**Structured object records:**
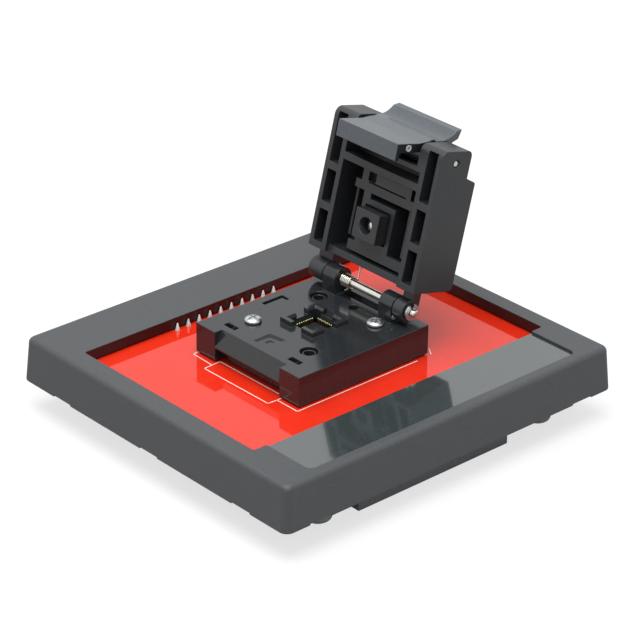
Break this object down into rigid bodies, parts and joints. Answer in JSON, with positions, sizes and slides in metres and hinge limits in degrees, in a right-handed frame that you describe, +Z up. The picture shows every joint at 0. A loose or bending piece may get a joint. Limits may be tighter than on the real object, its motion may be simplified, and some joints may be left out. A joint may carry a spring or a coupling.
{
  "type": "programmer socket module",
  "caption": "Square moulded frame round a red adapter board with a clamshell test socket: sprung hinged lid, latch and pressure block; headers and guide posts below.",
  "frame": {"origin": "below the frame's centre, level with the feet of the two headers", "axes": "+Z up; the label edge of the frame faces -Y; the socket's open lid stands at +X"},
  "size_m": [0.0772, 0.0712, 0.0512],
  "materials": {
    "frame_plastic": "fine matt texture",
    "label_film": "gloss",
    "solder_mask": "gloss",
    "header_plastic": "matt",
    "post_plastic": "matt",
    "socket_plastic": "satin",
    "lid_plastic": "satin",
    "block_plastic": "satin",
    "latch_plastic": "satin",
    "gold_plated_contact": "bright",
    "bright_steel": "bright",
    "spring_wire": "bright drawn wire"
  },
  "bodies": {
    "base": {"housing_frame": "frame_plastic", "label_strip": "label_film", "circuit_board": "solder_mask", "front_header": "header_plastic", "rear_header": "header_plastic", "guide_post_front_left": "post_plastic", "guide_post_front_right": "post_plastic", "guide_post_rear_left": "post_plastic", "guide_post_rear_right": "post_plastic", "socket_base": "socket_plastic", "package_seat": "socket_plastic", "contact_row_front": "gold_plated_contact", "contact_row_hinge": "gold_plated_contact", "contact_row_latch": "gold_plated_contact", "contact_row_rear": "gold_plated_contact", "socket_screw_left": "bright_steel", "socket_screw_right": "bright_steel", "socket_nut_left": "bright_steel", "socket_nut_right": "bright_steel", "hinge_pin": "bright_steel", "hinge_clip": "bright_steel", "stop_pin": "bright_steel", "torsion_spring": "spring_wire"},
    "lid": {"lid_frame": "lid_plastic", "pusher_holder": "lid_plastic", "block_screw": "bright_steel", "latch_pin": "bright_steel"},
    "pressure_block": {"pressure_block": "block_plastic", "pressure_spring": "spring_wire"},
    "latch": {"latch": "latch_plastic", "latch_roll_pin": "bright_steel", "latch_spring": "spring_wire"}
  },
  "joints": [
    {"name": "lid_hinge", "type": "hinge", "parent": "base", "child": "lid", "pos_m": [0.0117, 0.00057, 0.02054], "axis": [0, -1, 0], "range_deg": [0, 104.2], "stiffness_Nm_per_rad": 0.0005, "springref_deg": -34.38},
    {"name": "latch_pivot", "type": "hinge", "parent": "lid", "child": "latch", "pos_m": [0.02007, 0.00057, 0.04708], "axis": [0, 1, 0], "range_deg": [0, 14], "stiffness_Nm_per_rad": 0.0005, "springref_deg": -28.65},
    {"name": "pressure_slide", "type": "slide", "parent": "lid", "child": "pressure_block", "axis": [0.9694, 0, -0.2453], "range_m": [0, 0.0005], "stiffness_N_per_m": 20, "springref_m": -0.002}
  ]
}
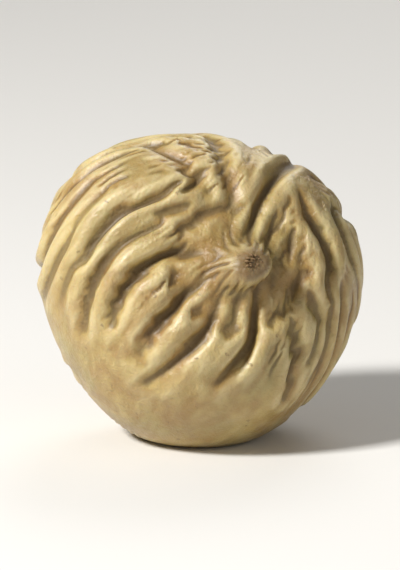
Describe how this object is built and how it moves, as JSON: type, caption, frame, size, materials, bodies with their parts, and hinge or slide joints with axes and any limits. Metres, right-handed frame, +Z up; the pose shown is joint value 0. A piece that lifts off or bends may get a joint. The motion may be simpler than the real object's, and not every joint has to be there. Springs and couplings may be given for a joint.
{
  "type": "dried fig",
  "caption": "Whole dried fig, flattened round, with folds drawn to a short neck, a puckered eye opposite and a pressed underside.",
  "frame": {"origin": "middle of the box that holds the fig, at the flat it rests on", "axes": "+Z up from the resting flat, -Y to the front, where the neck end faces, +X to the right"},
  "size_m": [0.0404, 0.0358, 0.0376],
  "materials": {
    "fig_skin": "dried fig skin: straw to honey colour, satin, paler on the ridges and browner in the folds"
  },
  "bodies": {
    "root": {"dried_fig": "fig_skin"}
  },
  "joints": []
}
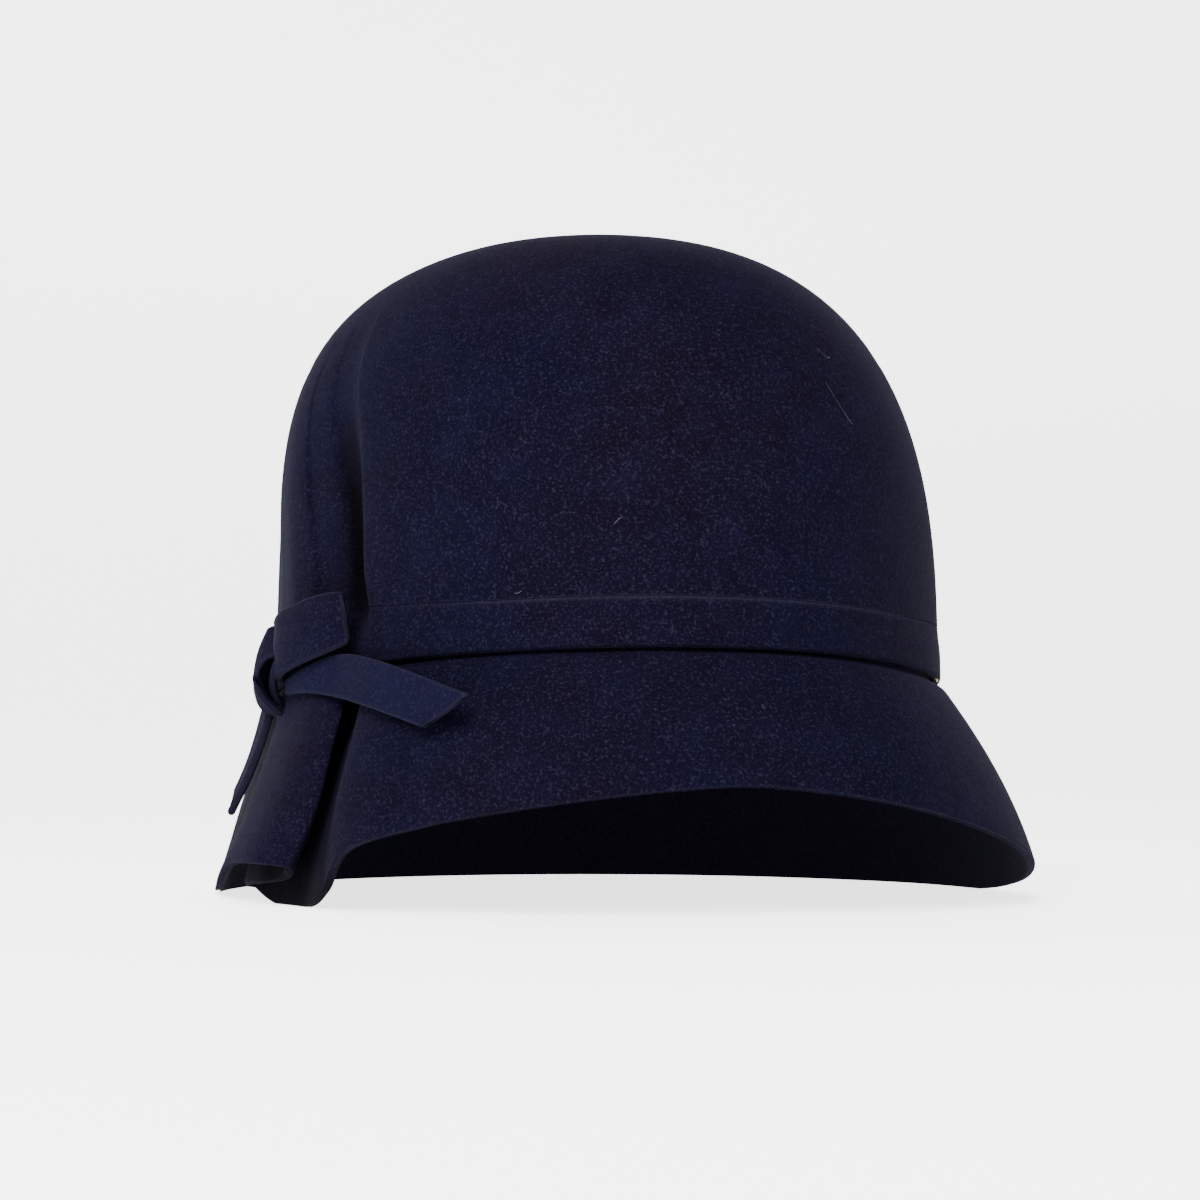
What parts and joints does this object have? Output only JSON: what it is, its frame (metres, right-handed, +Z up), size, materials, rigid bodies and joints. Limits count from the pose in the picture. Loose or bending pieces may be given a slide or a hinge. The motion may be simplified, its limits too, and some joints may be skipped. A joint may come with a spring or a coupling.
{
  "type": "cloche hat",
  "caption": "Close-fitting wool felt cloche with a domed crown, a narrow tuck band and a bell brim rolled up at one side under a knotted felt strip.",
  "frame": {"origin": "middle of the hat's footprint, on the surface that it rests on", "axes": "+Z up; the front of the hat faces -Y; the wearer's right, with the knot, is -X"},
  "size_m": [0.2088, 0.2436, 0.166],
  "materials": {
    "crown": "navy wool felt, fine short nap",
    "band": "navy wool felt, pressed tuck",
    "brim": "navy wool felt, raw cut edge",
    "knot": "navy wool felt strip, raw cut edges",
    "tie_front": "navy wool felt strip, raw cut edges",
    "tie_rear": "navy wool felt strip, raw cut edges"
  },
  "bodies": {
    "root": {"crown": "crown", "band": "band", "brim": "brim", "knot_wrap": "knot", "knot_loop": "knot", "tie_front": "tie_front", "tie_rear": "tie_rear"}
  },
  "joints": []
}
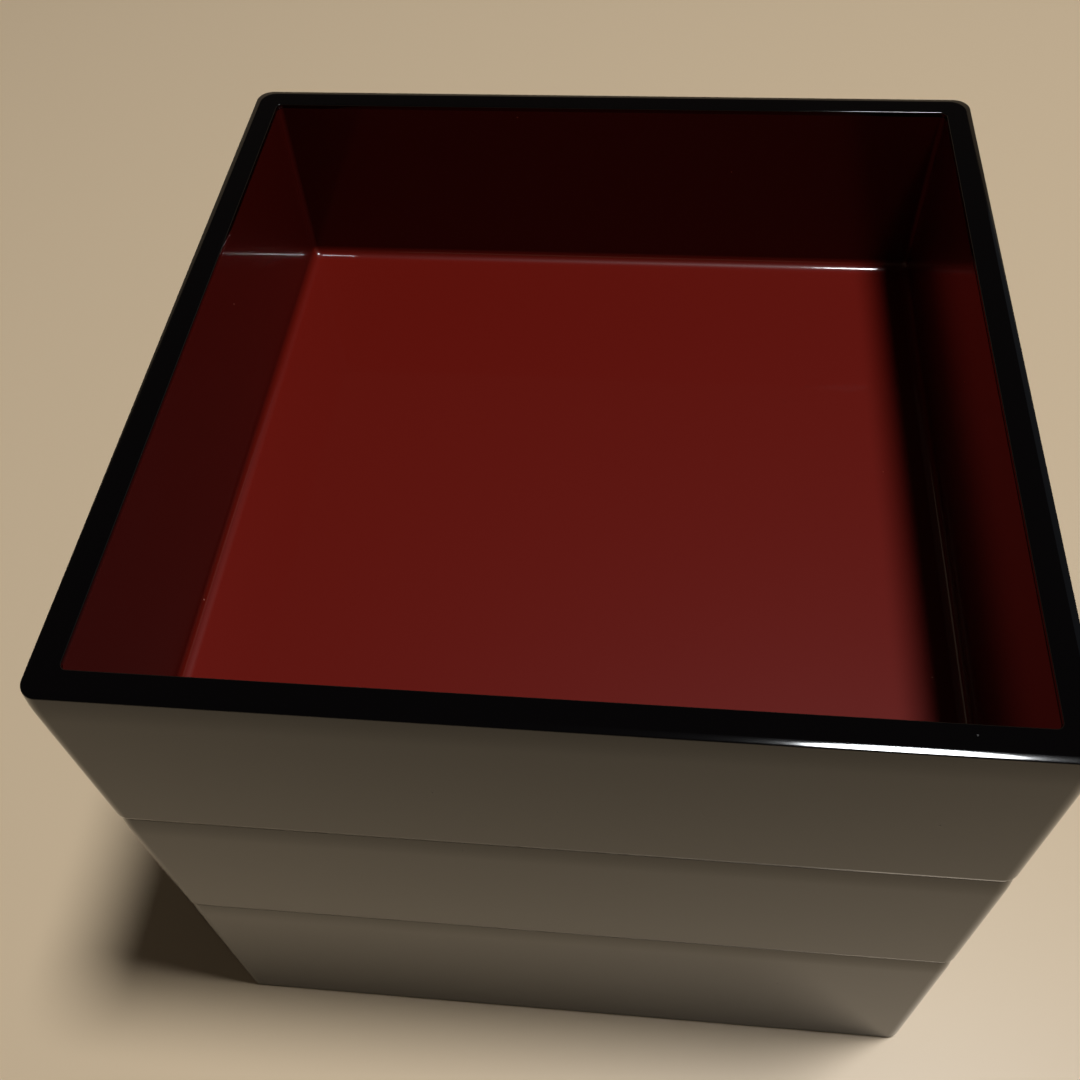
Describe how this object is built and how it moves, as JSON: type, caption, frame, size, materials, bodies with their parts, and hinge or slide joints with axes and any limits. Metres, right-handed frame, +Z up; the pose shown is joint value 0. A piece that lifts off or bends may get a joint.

**Challenge:** Repeat the preceding lines exactly, please, every one of them.

**Full answer:**
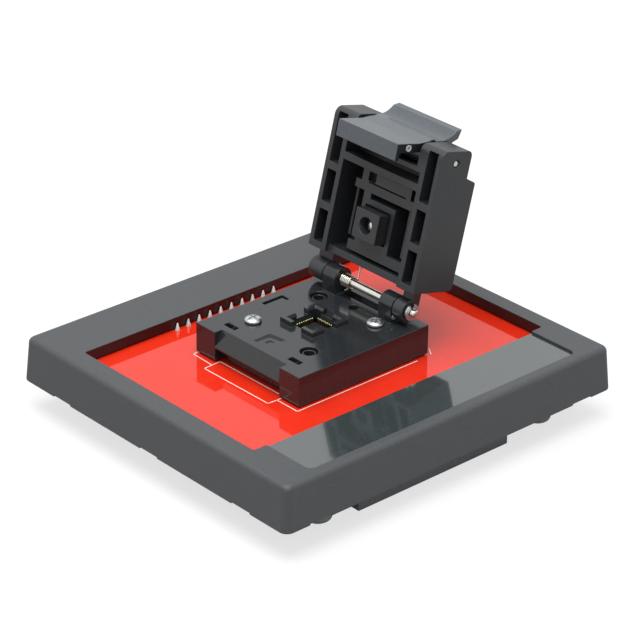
Break this object down into rigid bodies, parts and joints. Answer in JSON, with positions, sizes and slides in metres and hinge limits in degrees, in a right-handed frame that you describe, +Z up. The picture shows every joint at 0. A loose or bending piece may get a joint. Limits may be tighter than on the real object, its motion may be simplified, and some joints may be left out. A joint may carry a spring or a coupling.
{
  "type": "programmer socket module",
  "caption": "Square moulded frame round a red adapter board with a clamshell test socket: sprung hinged lid, latch and pressure block; headers and guide posts below.",
  "frame": {"origin": "below the frame's centre, level with the feet of the two headers", "axes": "+Z up; the label edge of the frame faces -Y; the socket's open lid stands at +X"},
  "size_m": [0.0772, 0.0712, 0.0512],
  "materials": {
    "frame_plastic": "fine matt texture",
    "label_film": "gloss",
    "solder_mask": "gloss",
    "header_plastic": "matt",
    "post_plastic": "matt",
    "socket_plastic": "satin",
    "lid_plastic": "satin",
    "block_plastic": "satin",
    "latch_plastic": "satin",
    "gold_plated_contact": "bright",
    "bright_steel": "bright",
    "spring_wire": "bright drawn wire"
  },
  "bodies": {
    "base": {"housing_frame": "frame_plastic", "label_strip": "label_film", "circuit_board": "solder_mask", "front_header": "header_plastic", "rear_header": "header_plastic", "guide_post_front_left": "post_plastic", "guide_post_front_right": "post_plastic", "guide_post_rear_left": "post_plastic", "guide_post_rear_right": "post_plastic", "socket_base": "socket_plastic", "package_seat": "socket_plastic", "contact_row_front": "gold_plated_contact", "contact_row_hinge": "gold_plated_contact", "contact_row_latch": "gold_plated_contact", "contact_row_rear": "gold_plated_contact", "socket_screw_left": "bright_steel", "socket_screw_right": "bright_steel", "socket_nut_left": "bright_steel", "socket_nut_right": "bright_steel", "hinge_pin": "bright_steel", "hinge_clip": "bright_steel", "stop_pin": "bright_steel", "torsion_spring": "spring_wire"},
    "lid": {"lid_frame": "lid_plastic", "pusher_holder": "lid_plastic", "block_screw": "bright_steel", "latch_pin": "bright_steel"},
    "pressure_block": {"pressure_block": "block_plastic", "pressure_spring": "spring_wire"},
    "latch": {"latch": "latch_plastic", "latch_roll_pin": "bright_steel", "latch_spring": "spring_wire"}
  },
  "joints": [
    {"name": "lid_hinge", "type": "hinge", "parent": "base", "child": "lid", "pos_m": [0.0117, 0.00057, 0.02054], "axis": [0, -1, 0], "range_deg": [0, 104.2], "stiffness_Nm_per_rad": 0.0005, "springref_deg": -34.38},
    {"name": "latch_pivot", "type": "hinge", "parent": "lid", "child": "latch", "pos_m": [0.02007, 0.00057, 0.04708], "axis": [0, 1, 0], "range_deg": [0, 14], "stiffness_Nm_per_rad": 0.0005, "springref_deg": -28.65},
    {"name": "pressure_slide", "type": "slide", "parent": "lid", "child": "pressure_block", "axis": [0.9694, 0, -0.2453], "range_m": [0, 0.0005], "stiffness_N_per_m": 20, "springref_m": -0.002}
  ]
}
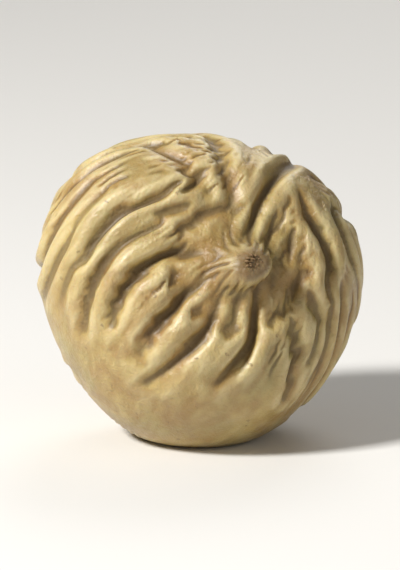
Describe how this object is built and how it moves, as JSON: type, caption, frame, size, materials, bodies with their parts, and hinge or slide joints with axes and any limits. Metres, right-handed frame, +Z up; the pose shown is joint value 0. A piece that lifts off or bends may get a joint. The motion may be simpler than the real object's, and not every joint has to be there. Springs and couplings may be given for a joint.
{
  "type": "dried fig",
  "caption": "Whole dried fig, flattened round, with folds drawn to a short neck, a puckered eye opposite and a pressed underside.",
  "frame": {"origin": "middle of the box that holds the fig, at the flat it rests on", "axes": "+Z up from the resting flat, -Y to the front, where the neck end faces, +X to the right"},
  "size_m": [0.0404, 0.0358, 0.0376],
  "materials": {
    "fig_skin": "dried fig skin: straw to honey colour, satin, paler on the ridges and browner in the folds"
  },
  "bodies": {
    "root": {"dried_fig": "fig_skin"}
  },
  "joints": []
}
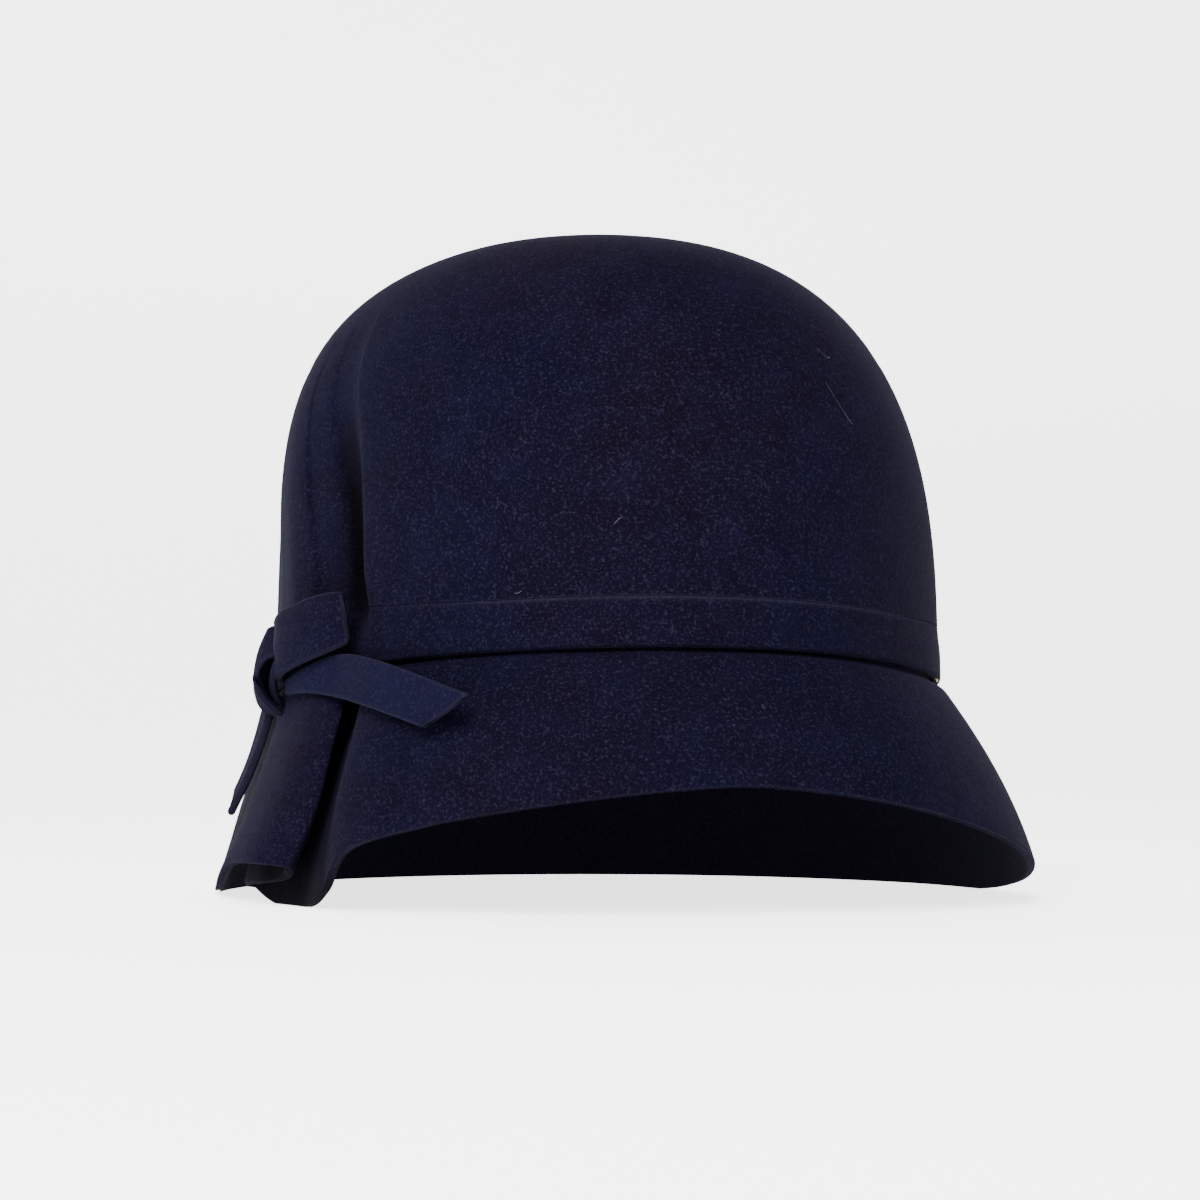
What parts and joints does this object have? Output only JSON: what it is, its frame (metres, right-handed, +Z up), size, materials, rigid bodies and joints. Limits count from the pose in the picture. Loose or bending pieces may be given a slide or a hinge. The motion may be simplified, its limits too, and some joints may be skipped. A joint may come with a spring or a coupling.
{
  "type": "cloche hat",
  "caption": "Close-fitting wool felt cloche with a domed crown, a narrow tuck band and a bell brim rolled up at one side under a knotted felt strip.",
  "frame": {"origin": "middle of the hat's footprint, on the surface that it rests on", "axes": "+Z up; the front of the hat faces -Y; the wearer's right, with the knot, is -X"},
  "size_m": [0.2088, 0.2436, 0.166],
  "materials": {
    "crown": "navy wool felt, fine short nap",
    "band": "navy wool felt, pressed tuck",
    "brim": "navy wool felt, raw cut edge",
    "knot": "navy wool felt strip, raw cut edges",
    "tie_front": "navy wool felt strip, raw cut edges",
    "tie_rear": "navy wool felt strip, raw cut edges"
  },
  "bodies": {
    "root": {"crown": "crown", "band": "band", "brim": "brim", "knot_wrap": "knot", "knot_loop": "knot", "tie_front": "tie_front", "tie_rear": "tie_rear"}
  },
  "joints": []
}
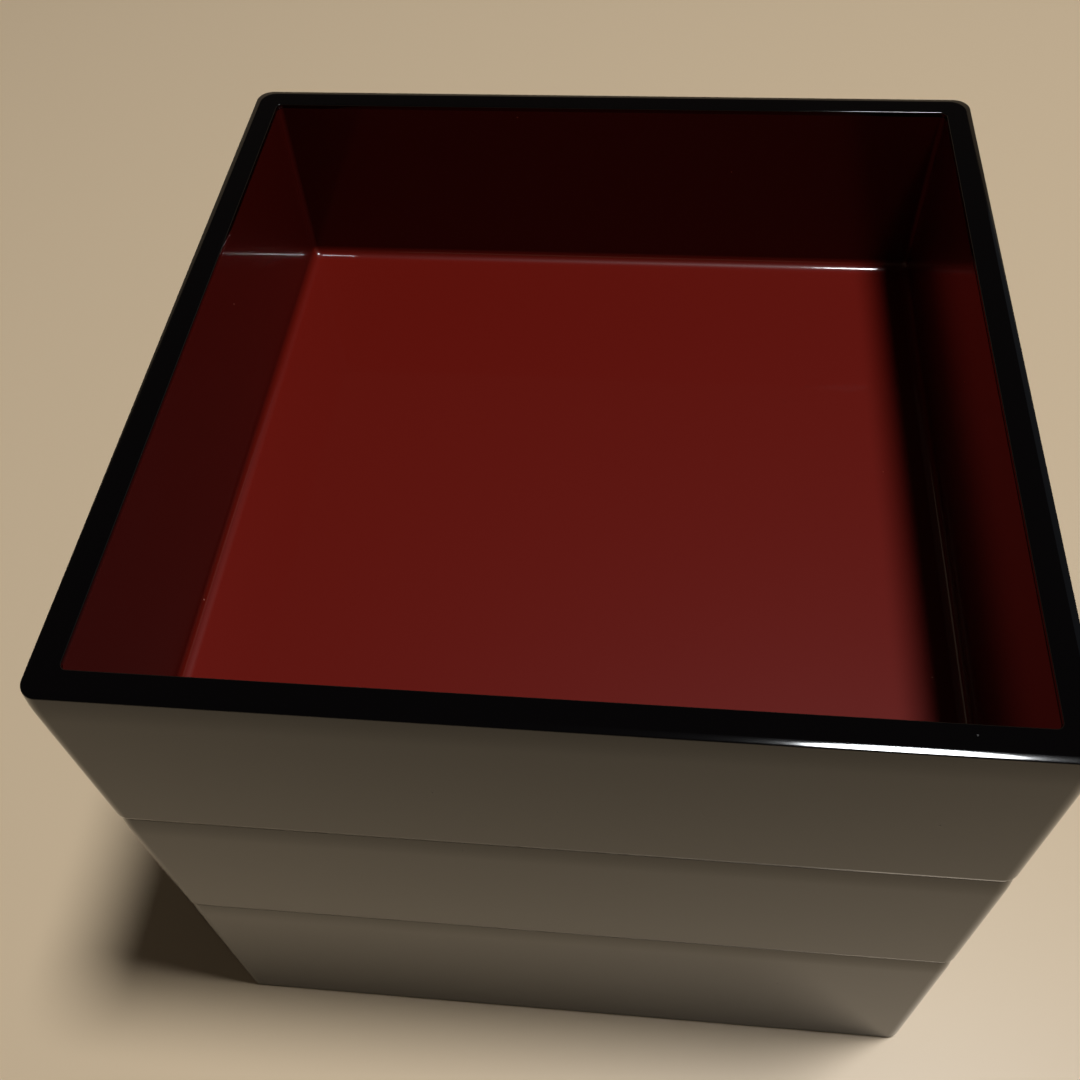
Describe how this object is built and how it moves, as JSON: type, caption, frame, size, materials, bodies with their parts, and hinge or slide joints with axes and any limits. Metres, right-handed frame, +Z up; the pose shown is joint value 0. A piece that lifts off or bends may get a joint.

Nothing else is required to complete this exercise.